Figure 3. Akt1^W80A and Akt2^W80A regulate insulin-mediated FoxO1 nuclear exclusion and GLUT4 translocation

(A) Percentage of cells expressing Akt1^WT, Akt1^W80A, Akt2^WT or Akt2^W80A that display cytosolic FoxO1–GFP in basal (starved) and following 1 nM insulin stimulation for 30 min. (B) Surface to total HA–GLUT4–GFP in basal (starved) and 1 nM insulin-stimulated adipocytes expressing Akt1^WT, Akt1^W80A, Akt2^WT and Akt2^W80A. For each experiment surface to total GLUT4 values were normalized to that of insulin-treated Akt1^WT cells. Dose–response analyses of MK-2206 inhibition of insulin-mediated FoxO1–GFP nuclear exclusion (C) and HA–GLUT4–GFP translocation (D) in adipocytes. Adipocytes expressing WT or W80A Akt mutants were pre-treated with MK-2206 for 1 h as noted followed by stimulation with 1 nM insulin for 30 min. (E) Insulin-dose response analyses of HA–GLUT4–GFP translocation in Akt1^WT and Akt2^WT adipocytes in the presence or absence of 1 μM MK-2206. For each experiment, surface to total GLUT4 measurements were normalized to that of 10 nM insulin-treated Akt1^WT cells. (F), Insulin dose–response analyses of HA–GLUT4–GFP plasma membrane translocation in Akt1^W80A and Akt2^W80A adipocytes in the presence or absence of 1 μM MK-2206. For each experiment surface to total GLUT4 measurements were normalized to that of 10 nM insulin-treated Akt1^W80A cells. (G) Time course analyses of insulin-mediated GLUT4 translocation in adipocytes. Cells were treated with vehicle or 1 μM MK-2206 for 1 h prior to 1 nM insulin stimulation. For each experiment surface to total GLUT4 values were normalized to that of 15 min insulin-treated Akt1^W80A cells. All data are the average of at least three independent experiments ± S.E.M.

Figure 4. Akt1-specific signalling controls adipocyte differentiation

(A) Oil–Red-O staining of adipocytes expressing WT or W80A Akt mutants differentiated in the presence or absence of MK-2206. Neutral lipid staining (B) and quantification (C) using LipidTox green stain in adipocytes expressing WT or W80A Akt mutants differentiated in the presence or absence of MK-2206. Bars are the mean of four independent experiments ± S.E.M. *P<0.01 (paired t test) (D) RT-qPCR analyses of adipocyte markers in cells expressing WT or W80A Akt constructs differentiated into adipocytes in the presence or absence of MK-2206. Gene expression was normalized to the housekeeping gene RPLP0. Data represent the log₂-fold change in gene expression in MK-2206-treated compared with -untreated conditions.

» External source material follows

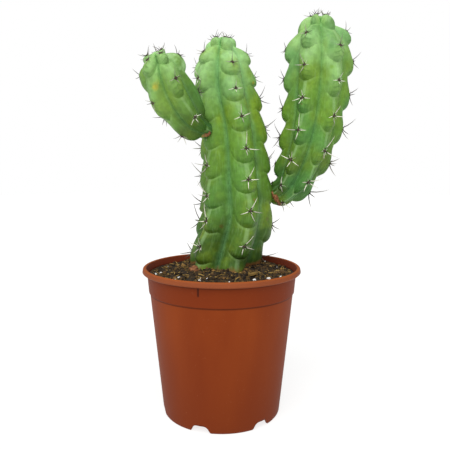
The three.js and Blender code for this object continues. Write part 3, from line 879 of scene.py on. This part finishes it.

Data are the mean of 3–6 independent experiments ± S.E.M. *P<0.05 (ANOVA). Statistical significance for the data comparisons Akt1^W80A compared with Akt1^WT and Akt2^W80A compared with Akt2^WT is shown. (E) Immunoblot analyses of protein extracts derived from pre-adipocytes expressing WT and W80A Akt isoforms. Confluent pre-adipocytes were starved for 2 days and then treated with induction medium for 15 min with or without 2 μM MK-2206. (F) EdU incorporation in pre-adipocytes expressing WT or W80A Akt1 and Akt2 constructs. Cells were kept for 16 h in the presence of growth media (no induction), differentiation media (induction) or differentiation media plus MK-2206 (induction, MK-2206), followed by a 2-h incubation with EdU. Nuclei were counterstained with Hoechst. (G) Percentage of cells with EdU incorporation determined by fluorescence microscopy. Data are the mean of four independent experiments ± S.E.M. *P<0.01 (paired t test induction compared with induction/MK-2206).